Incident management platforms like Upstat support lifecycle implementation by providing structure for each phase. Preparation is supported through configurable severity levels, participant roles, and runbook integration. Detection connects through monitoring integrations and alert routing. Response is supported through real-time collaboration, status workflows (investigating, identified, monitoring, resolved), and automated activity timelines. Resolution is tracked through status transitions and resolution timestamps. Learning is enabled through incident timelines and activity logs that capture what happened for post-incident review.
The tooling matters less than the mindset. Teams committed to lifecycle thinking will improve regardless of their tools. Teams treating incidents as isolated events will struggle regardless of how sophisticated their platform is.
Conclusion
The incident management lifecycle transforms incident handling from chaotic firefighting into systematic capability building. Understanding that incidents involve preparation, detection, response, resolution, recovery, and learning helps teams invest appropriately in each phase rather than focusing exclusively on response.
The phases connect as a continuous system where learning feeds back into preparation, detection enables response, and recovery strengthens systems for future incidents. Teams that understand these connections resolve incidents faster, communicate more effectively, and prevent the same failures from recurring.

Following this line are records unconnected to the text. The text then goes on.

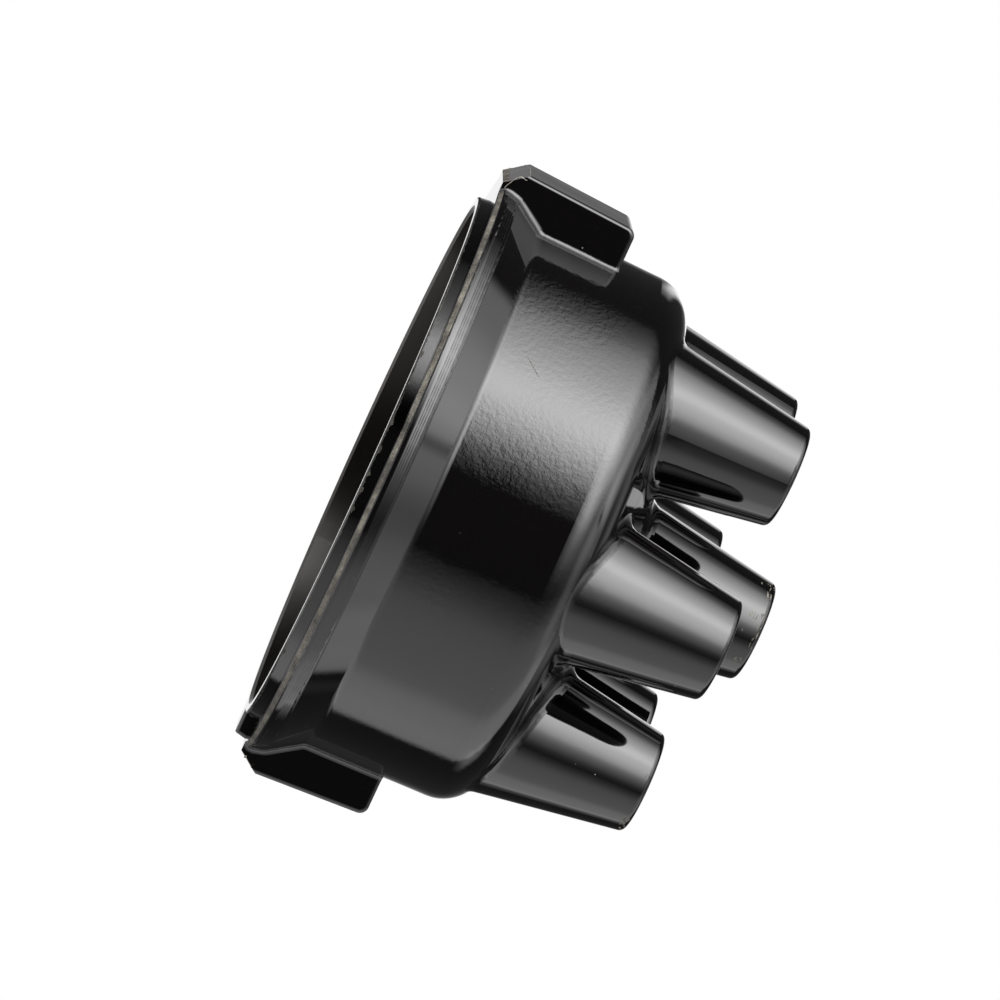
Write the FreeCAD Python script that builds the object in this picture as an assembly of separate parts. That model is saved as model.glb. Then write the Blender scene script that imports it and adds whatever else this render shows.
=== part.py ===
import FreeCAD, Part
import math
import os

os.makedirs("parts", exist_ok=True)

# Distributor cap, in millimetres. +Z runs from the open mouth to the lead towers, and z = 0 is
# the plane of the lip's end, on which the cap stands. The two clip lugs lie along X, and the
# locating tang is under the lug at +X.

# Spigot lip, which centres the cap in the distributor body, set back from the barrel
lip_setback = 0.7
lip_wall = 1.7
lip_height = 1.6
lip_draft = 0.2
lip_edge_radius = 0.25

# Locating tang on the lip
tang_reach = 3.2
tang_width = 7.0
tang_draft = 0.35
tang_corner = 0.6

# Flange: a bevel where the flash was trimmed, a plain band and a relief
flange_overhang = 3.3
trim_width = 0.55
trim_height = 0.8
trim_blend = 0.25
band_height = 0.6
relief_height = 1.35
relief_drop = 0.35
flange_blend = 1.2

# Cone from the flange to the barrel
cone_height = 4.5
cone_blend = 1.6

# Barrel, rounded shoulder and the flat cone of the top, whose slope is in degrees. The barrel's
# radius follows from the towers that it carries.
barrel_height = 21.9
barrel_draft = 0.5
shoulder_radius = 5.8
top_slope = 14.7

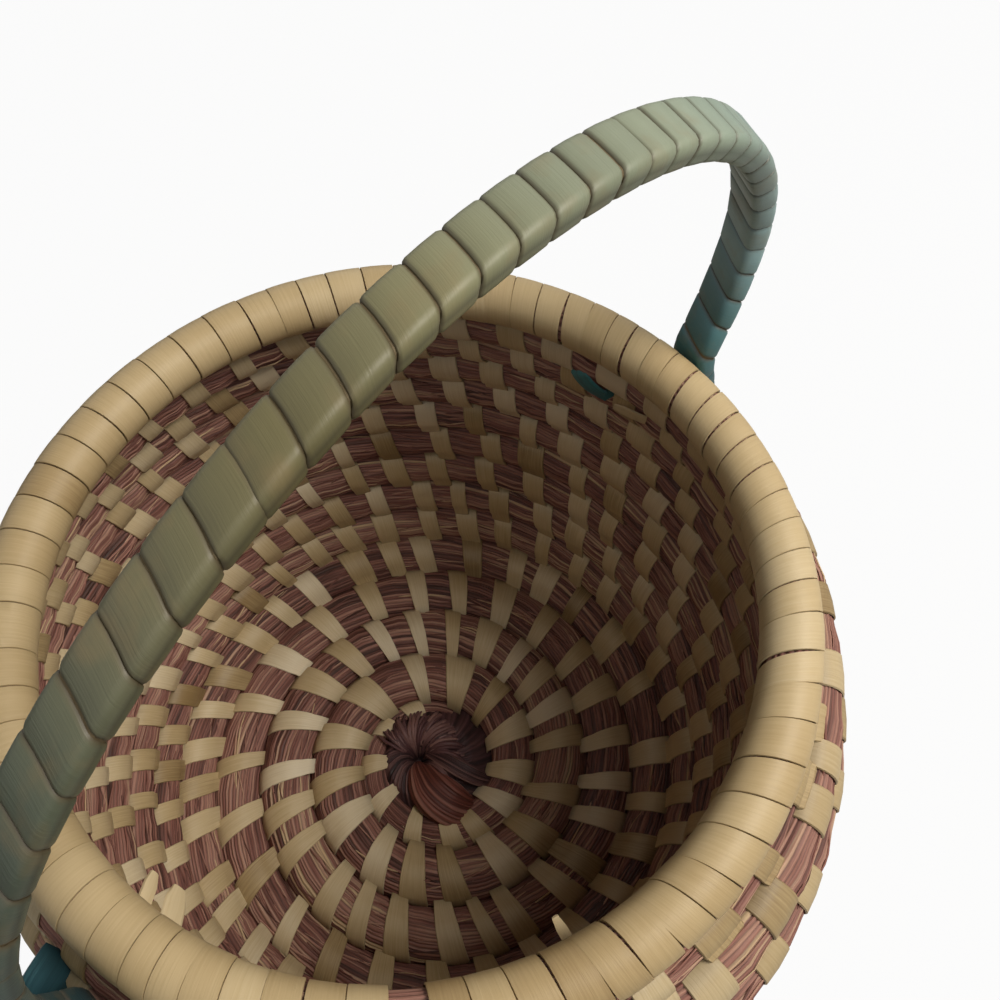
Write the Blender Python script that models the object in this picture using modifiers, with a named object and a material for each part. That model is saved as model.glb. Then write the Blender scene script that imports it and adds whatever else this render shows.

Start by assessing which lifecycle phases your team currently invests in and which receive minimal attention. Most teams over-invest in response and under-invest in preparation and learning. Rebalancing that investment creates compounding improvements over time.
Every incident is an opportunity to strengthen all six phases. Teams that embrace this perspective build incident management capabilities that improve continuously rather than remaining stuck at the same maturity level regardless of how many incidents they handle.